Sunday, June 24, 2007

1408 (minor spoilers)

John Cusack is an actor who defined an entire generation of love sick, semi sarcastic young men. He turned a possible stalker moment in Say Anything into one hell of a romantic if not a bit corny moment. In the late 90's and the beginning of this decade he reemerged as a prototype slacker in his 30's, again defining a generation with movies like High Fidelity. He has a certain unassuming charm that plays perfectly into his natural good looks and has made quite the career for himself. Stephen King is probably the most famous American author living and has had a considerable amount of his fiction turned into movies. Mostly they are awful when based on his scary fiction but in turning his short stories into movies, Hollywood usually does alright by him. I am not so much a fan of Mr. King but I am a big fan of John Cusack and from the first trailer I knew this was a movie I wanted to see.


Mike Enslin (Cusack) is an author who travels the country finding the scariest places, debunking paranormal myths and writing books about his excursions.

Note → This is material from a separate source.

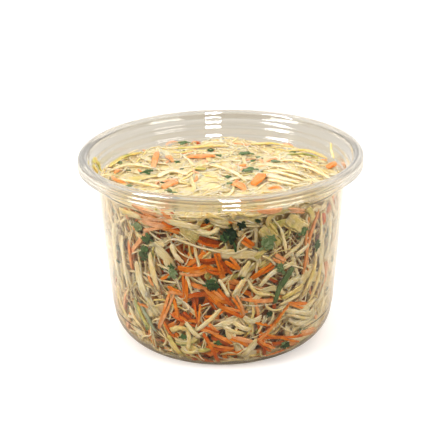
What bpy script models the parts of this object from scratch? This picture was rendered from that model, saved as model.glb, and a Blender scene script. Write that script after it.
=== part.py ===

We also know there is some tragedy looming in his past but the movie does not immediately divulge this past. Instead we catch glimpses of this past in nicely placed flashbacks weaved throughout the terse frightening moments. It actually provides a very nice balance throughout. Enslin is disillusioned with God and the afterlife due to this tragedy and after once writing a novel called The long road home he gives up these sort of coming of age novels in favor of this shock and awe type of book. He is often sent brochures and postcards from "haunted" hotels and comes across a postcard that just states "Don't enter 1408." When he realizes the digits add up to 13 he is a bit intrigued and sets out to stay there. When he calls to get the room the hotel staff refuses to let him stay in that room and Enslin has to resort to a possible lawsuit to get him in. He researches the place to find about 20 suicides in the room. When he gets to the hotel he is met by Gerald Olin (Samuel L. Jackson) and is again asked not to enter this room. Olin is the manager of the hotel where this room is and he gives Enslin an entire packet full of material about the room. Counting "natural" deaths, 55 people have died in the room. After a brief, somewhat humorous conversation between the two Enslin remains unmoved and says that no paranormal activity will keep him out to which Olin says "I didn't say anything about paranormal activity, it is just an evil fucking room." Therein lies the premise of the movie.


Once inside the room this movie becomes a raw, creepy, scary and unnerving tale of one mans struggle to stay alive. Ghosts haunts the room, the clock radio comes on at random moments really scaring the crap out Enslin and the audience. At first Enslin believes the hotel is playing tricks on him and then he believes the alcohol Olin gave him is spiked with some sort of hallucinogen as he sees and hears the most random haunting things including old home footage from Enslins life. Thus begins the weaving of the flashbacks. We find a happy Enslin with a wife and daughter, but soon that happiness turns to sadness as his daughter is diagnosed with a terminal illness and ultimately dies. At different moments he sees or hears his dead daughter in the room, tries to communicate with his estranged wife via yahoo video messenger only to have the room take over.


For the first 40 minutes or so inside the hotel room this movie is an edge-of-the-seat thriller as we wonder what he will see or hear next. We wonder if these ghosts are real or figments of an overactive imagination. The room haunts the mind of Enslin, but we are never sure exactly what the room is. Unfortunately the movies gets tripped up by the usual Stephen King issue- it just goes too far. The room's climate gets insane as he endures a blizzard, a flood and an earthquake and as the movie continues on it just gets more and more over the top. Cusack does his best to reel the movie back in but even he gets lost in this grandiose smug attitude that King has been living sweetly off of for so many years. We never get the answer we want, although we mostly get the ending we hope for and while watching an innocent child die and then turn to a skull and bones and ultimately bust is disturbing, it isn't terribly effective because it doesn't keep with the theme that the movie started with. It starts with less is more and ends with too much is too much.